Activation of Conjunctiva-Associated Lymphoid Tissue in Diabetic Patients
Published in Ocular Immunology and Inflammation, 2023
Yuting Liu, Jingrao Wang, Xin Jin, Yingbin Wang, Yan Shi, Nan Zhang, Rui Zhu, Yueyan Dong, Hong Zhang
We observed diffuse lymphoid tissue and lymphoid follicles and selected 3 pictures of each part of the conjunctiva for further analysis. The diffuse lymphoid tissue is composed of lymphocytes in the epithelial layer and lamina propria. The cells in this layer mainly include T lymphocytes and plasma cells.
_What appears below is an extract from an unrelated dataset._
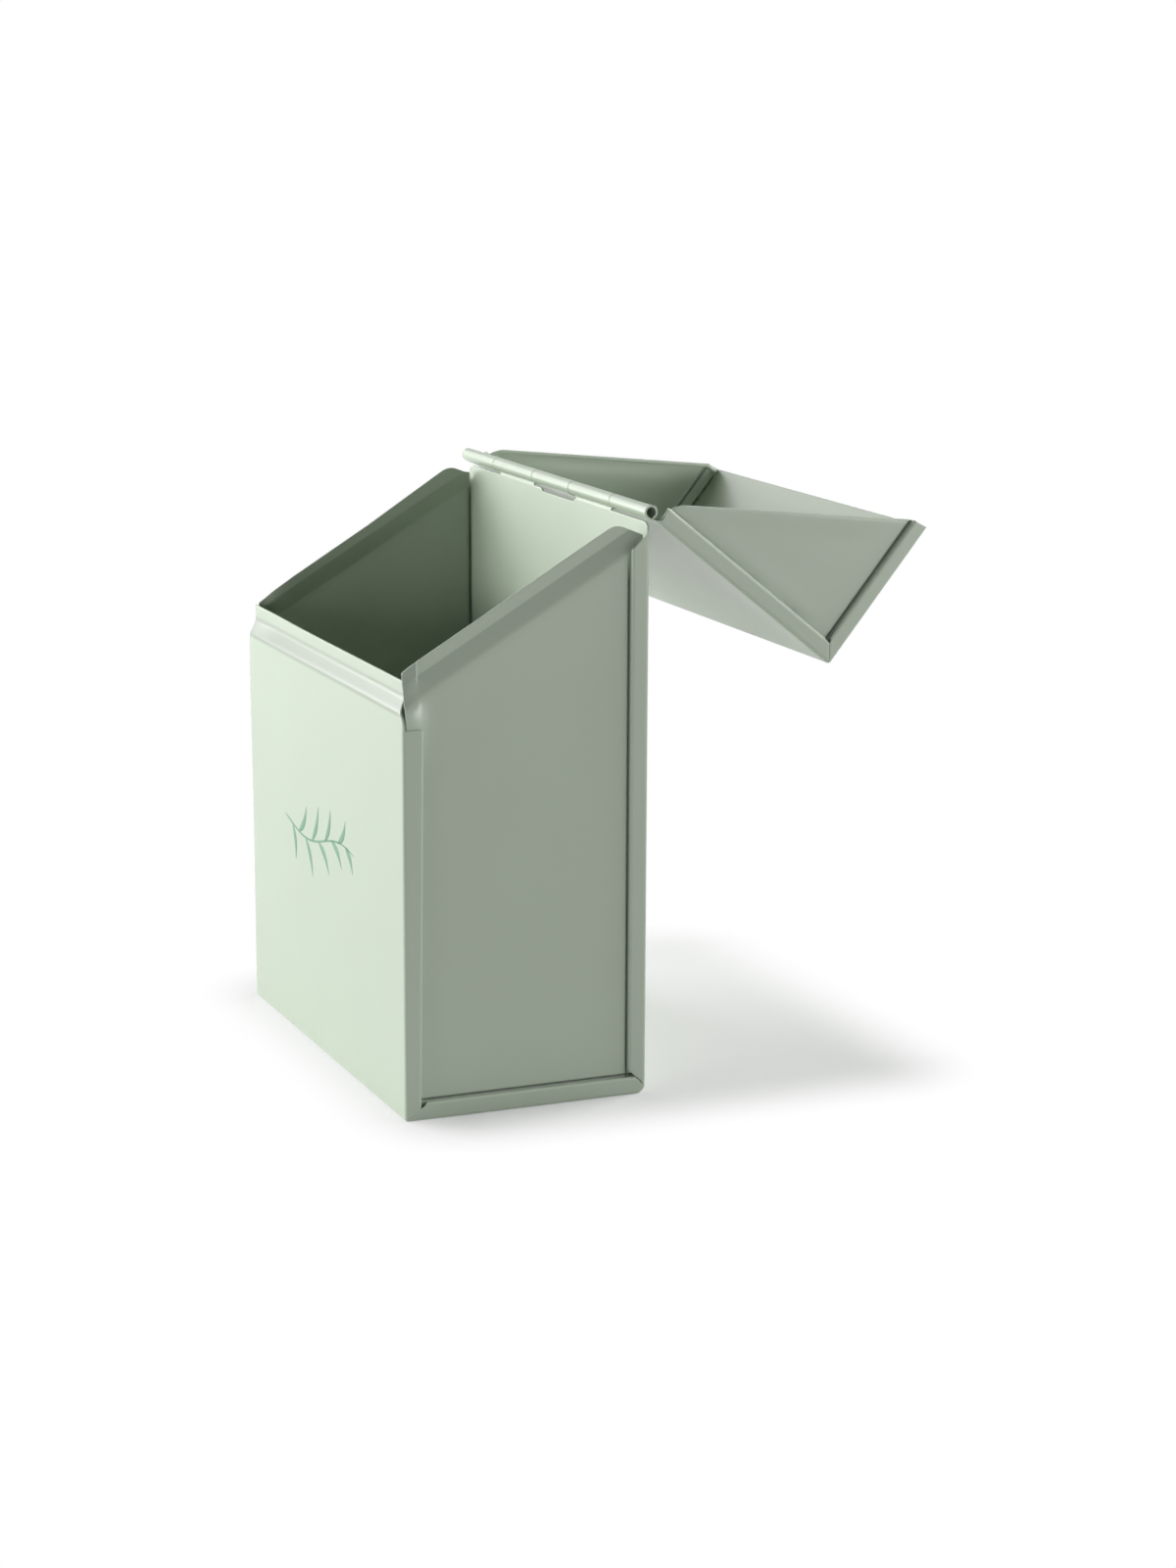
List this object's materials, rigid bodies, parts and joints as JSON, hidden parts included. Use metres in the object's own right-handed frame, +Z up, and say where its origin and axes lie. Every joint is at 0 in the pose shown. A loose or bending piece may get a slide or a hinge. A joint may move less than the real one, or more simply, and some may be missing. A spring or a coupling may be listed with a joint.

The confocal microscopy images showed a layered structure composed of highly reflective, irregularly shaped cells. Follicles are oval-shaped structures located under the epithelial layer. Highly reflective parafollicular lymphocytes could be observed around the germinal center. Three images were selected for analysis of diffuse lymphoid tissue for each eye, and three images were analyzed for follicular-related parameters. A total of 768 IVCM images were analyzed for both eyes, and 192 IVCM images were analyzed for one eye in each group.